» Information shown
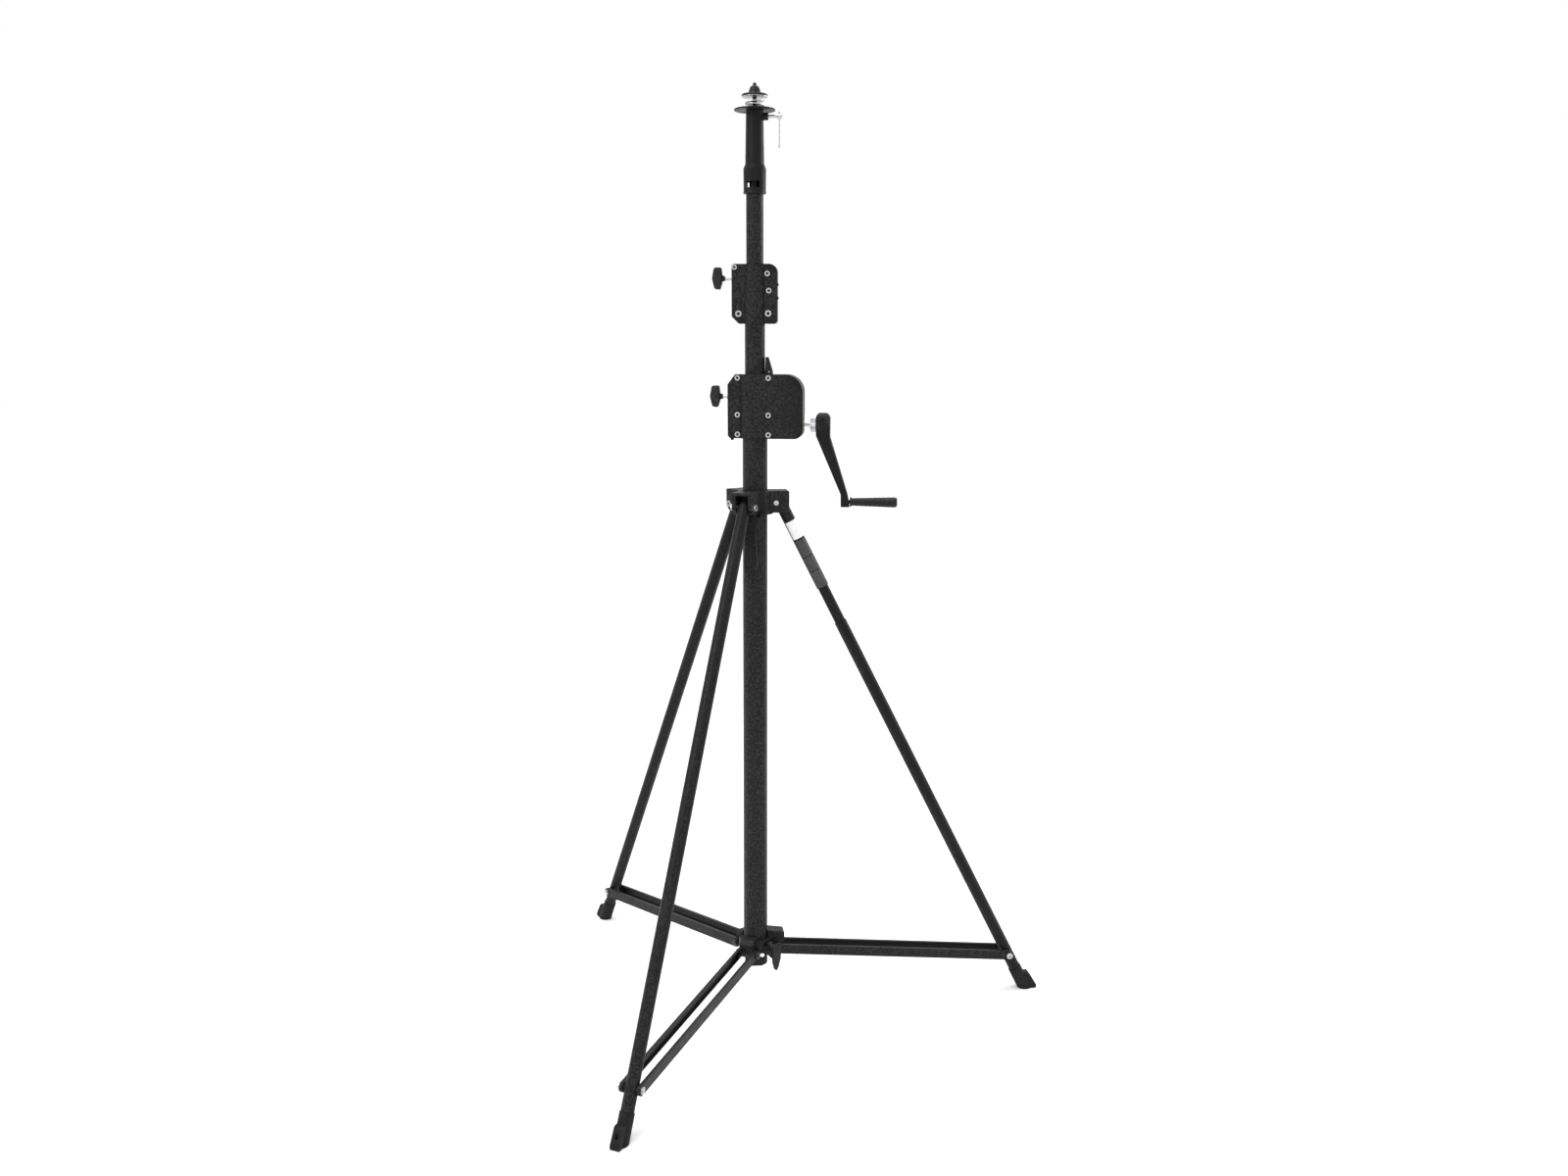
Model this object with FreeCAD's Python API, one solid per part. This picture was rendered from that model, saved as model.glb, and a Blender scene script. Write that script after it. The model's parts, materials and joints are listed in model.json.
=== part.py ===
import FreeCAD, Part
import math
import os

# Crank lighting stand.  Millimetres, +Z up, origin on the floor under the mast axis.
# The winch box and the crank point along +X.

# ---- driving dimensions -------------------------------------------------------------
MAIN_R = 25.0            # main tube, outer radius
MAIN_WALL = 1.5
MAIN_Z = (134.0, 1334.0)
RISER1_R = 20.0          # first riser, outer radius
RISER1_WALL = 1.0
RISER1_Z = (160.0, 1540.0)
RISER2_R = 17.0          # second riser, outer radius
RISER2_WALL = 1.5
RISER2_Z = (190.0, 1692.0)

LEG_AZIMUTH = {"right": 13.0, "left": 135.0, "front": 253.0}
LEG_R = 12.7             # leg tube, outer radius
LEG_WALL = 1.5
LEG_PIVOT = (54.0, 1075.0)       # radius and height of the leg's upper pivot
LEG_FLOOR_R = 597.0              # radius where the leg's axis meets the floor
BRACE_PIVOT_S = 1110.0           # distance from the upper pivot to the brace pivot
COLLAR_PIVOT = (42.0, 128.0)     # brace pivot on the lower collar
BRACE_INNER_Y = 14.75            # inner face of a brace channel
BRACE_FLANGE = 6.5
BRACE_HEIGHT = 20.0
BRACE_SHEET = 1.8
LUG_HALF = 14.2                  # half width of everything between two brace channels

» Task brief
Write out all the data again, exactly as it appears.

» Response
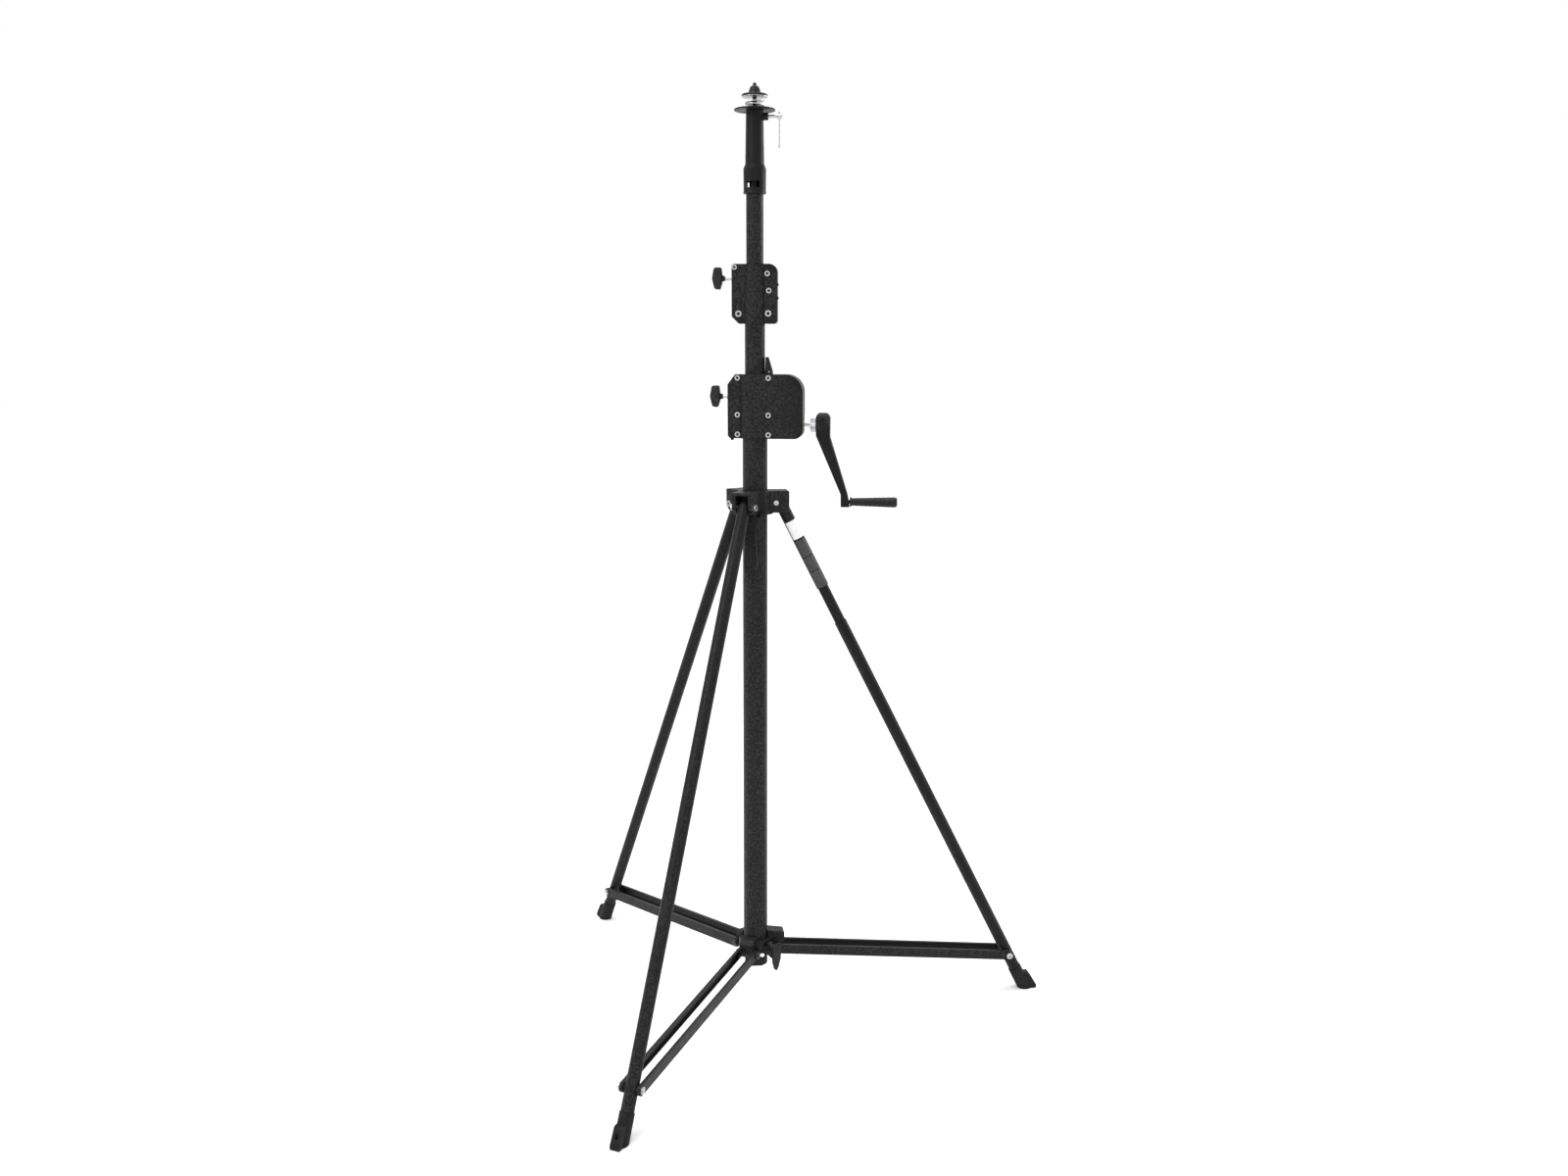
Model this object with FreeCAD's Python API, one solid per part. This picture was rendered from that model, saved as model.glb, and a Blender scene script. Write that script after it. The model's parts, materials and joints are listed in model.json.
=== part.py ===
import FreeCAD, Part
import math
import os

# Crank lighting stand.  Millimetres, +Z up, origin on the floor under the mast axis.
# The winch box and the crank point along +X.

# ---- driving dimensions -------------------------------------------------------------
MAIN_R = 25.0            # main tube, outer radius
MAIN_WALL = 1.5
MAIN_Z = (134.0, 1334.0)
RISER1_R = 20.0          # first riser, outer radius
RISER1_WALL = 1.0
RISER1_Z = (160.0, 1540.0)
RISER2_R = 17.0          # second riser, outer radius
RISER2_WALL = 1.5
RISER2_Z = (190.0, 1692.0)

LEG_AZIMUTH = {"right": 13.0, "left": 135.0, "front": 253.0}
LEG_R = 12.7             # leg tube, outer radius
LEG_WALL = 1.5
LEG_PIVOT = (54.0, 1075.0)       # radius and height of the leg's upper pivot
LEG_FLOOR_R = 597.0              # radius where the leg's axis meets the floor
BRACE_PIVOT_S = 1110.0           # distance from the upper pivot to the brace pivot
COLLAR_PIVOT = (42.0, 128.0)     # brace pivot on the lower collar
BRACE_INNER_Y = 14.75            # inner face of a brace channel
BRACE_FLANGE = 6.5
BRACE_HEIGHT = 20.0
BRACE_SHEET = 1.8
LUG_HALF = 14.2                  # half width of everything between two brace channels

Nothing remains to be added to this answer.